Sunday Mailbag

July 27th, 2008 | Posted in Mailbag

Q: How do you handle artists that you hire/train or added to a multi-caricature artist private/corporate gig that try to steal your clients as they work for you? It’s an ugly part of the party caricature business.

A: One thing I have never done in the “caricature business” is to be an agent for other artists, booking them to do events or “gigs” and then paying them a percentage of the fees collected. I have always preferred the retail approach to caricatures, where I have set locations and times and let my customers come to me rather than the other way around. Still, I have done my fair share of party work (years ago, I don’t personally do parties anymore except under special circumstances) and have worked with and know several caricature artist agents, so I am familiar with the issue you are addressing. There are similar issues involved with using a rep when doing freelance illustration and even within the retail caricature business.
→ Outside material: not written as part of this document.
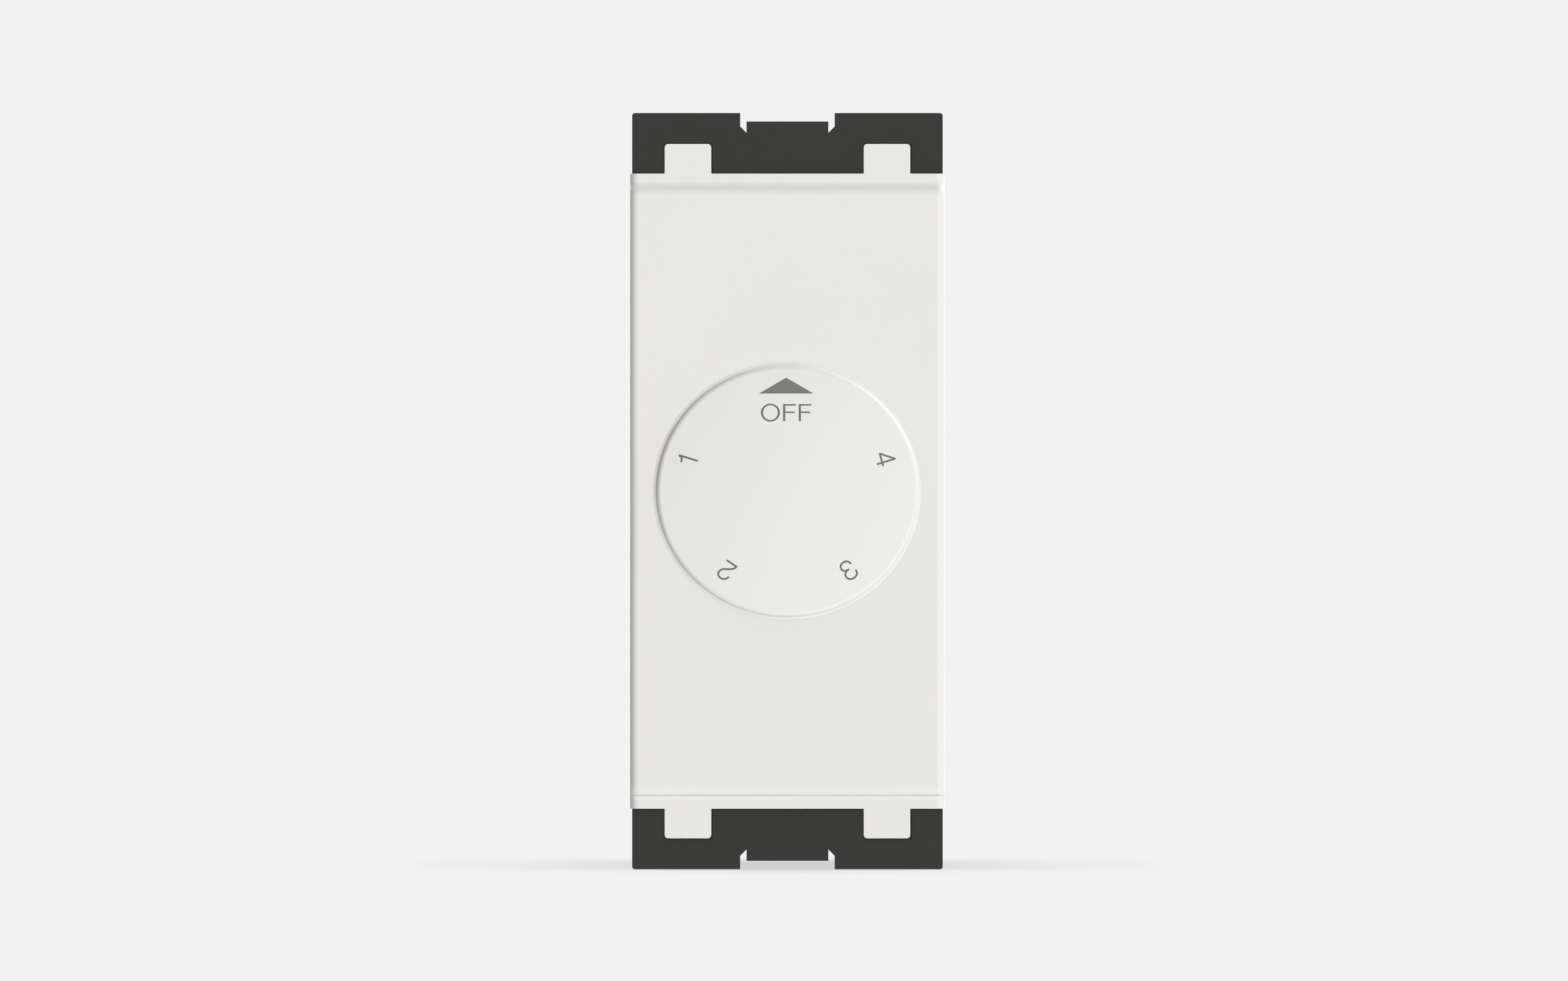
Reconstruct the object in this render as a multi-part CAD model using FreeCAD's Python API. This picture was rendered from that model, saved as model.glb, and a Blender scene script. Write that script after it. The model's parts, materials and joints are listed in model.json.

For those who might not understand this problem, it is an ethical issue involving the artists an agent sends to draw for one of their clients for a given event. An unscrupulous artist drawing at this event might approach the client directly at the party and hand them their business card in an attempt to get the client to call them directly next time and cut out the agent… the artist will charge the client less than the agent does but make more because there is no agent percentage involved.

Obviously this is ethically wrong. The agent got the artist this gig, and the client is their client. Further work from that client or stemming from anyone attending the event should go through the agent. As an agent I would provide my artists with agency business cards, complete with a place for the artist to write their name if an interested party at the event wants to inquire about caricatures for some other function, and forbid any personal business cards from being brought to the gig. I would also educate my clients beforehand that the artists working their event represent my agency, and any future events in which they want to utilize the services of any of the artists at their event should be booked through my agency. In the event I find out one of my artists are trying promote their own agendas at one of my events, I would simply never use that artist again. Agents spend time, money and effort marketing to find these clients… that is what their percentage is buying for the artists who work the gigs for them. Some artists don’t understand this. They apparently think clients fall out of the sky and perpetually believe that agents are like pimps taking advantage of their god-given talents. Let the unethical artist spend their own money, take their own time and expend their own energy to market themselves in the future… most will figure out the agents earn their money. Ethics sometimes come into play the other way around as well. I have worked gigs where the client approaches me and asks if they can call me directly next time, attempting to get a cheaper rate. I always refer them to the agency.

In the freelance world their is a similar ethical issue when doing jobs for reps. A rep is an agent for freelance artists, and if a job comes in from a rep then any subsequent jobs from that same client should go through the same rep. I don’t do many rep jobs but I do have two clients that originated through a rep, and these guys often call me directly for new projects. I always refer them back to the rep, which is only fair.

Ethics come into play in any area of life or business. It isn’t very hard to figure out what is right and what is wrong… it’s usually obvious. Go about life doing the right thing in such cases, and I believe you will ultimately be rewarded if in no other way than with a clear conscience. Karma is real… it’s even in the Bible: “Do unto others as you would have other do unto you.”

Thanks to Mr. Happy Go Lucky for the question. If you have a question you want answered for the mailbag about cartooning, illustration, MAD Magazine, caricature or similar, e-mail me and I’ll try and answer it here!

Comments

  1. Frosted Donut says:

    I’ve faced this same issue with freelance Technical Writing, both as the contractor and the contractee.

    Aside from all the ethical issues you raise and address nicely, I’ve found one additional compelling reason: it’s a small world.

    If you cut somebody out of a contract (by going to work directly for the client), it will eventually get out. Other people won’t give you contracts (you’ll steal their clients). Clients won’t give you work (would you hire somebody who’d do something that unethical?). You get a reputation, and not a good one.

    This never happened to me–I’m always adamant about “Sorry, but you need to contact the agent directly”–but I’ve seen it happen to other people. And for years afterward, the reputation lingers.

  2. Tom says:

    That is very true. The freelance world isn’t as big as one might think. Reputations do proceed you, be they ones concerning your work, ability to make deadlines, ability to take art direction, etc. Solid professionalism and ethical responsibility beget the kind of reputation that helps get a freelancer jobs.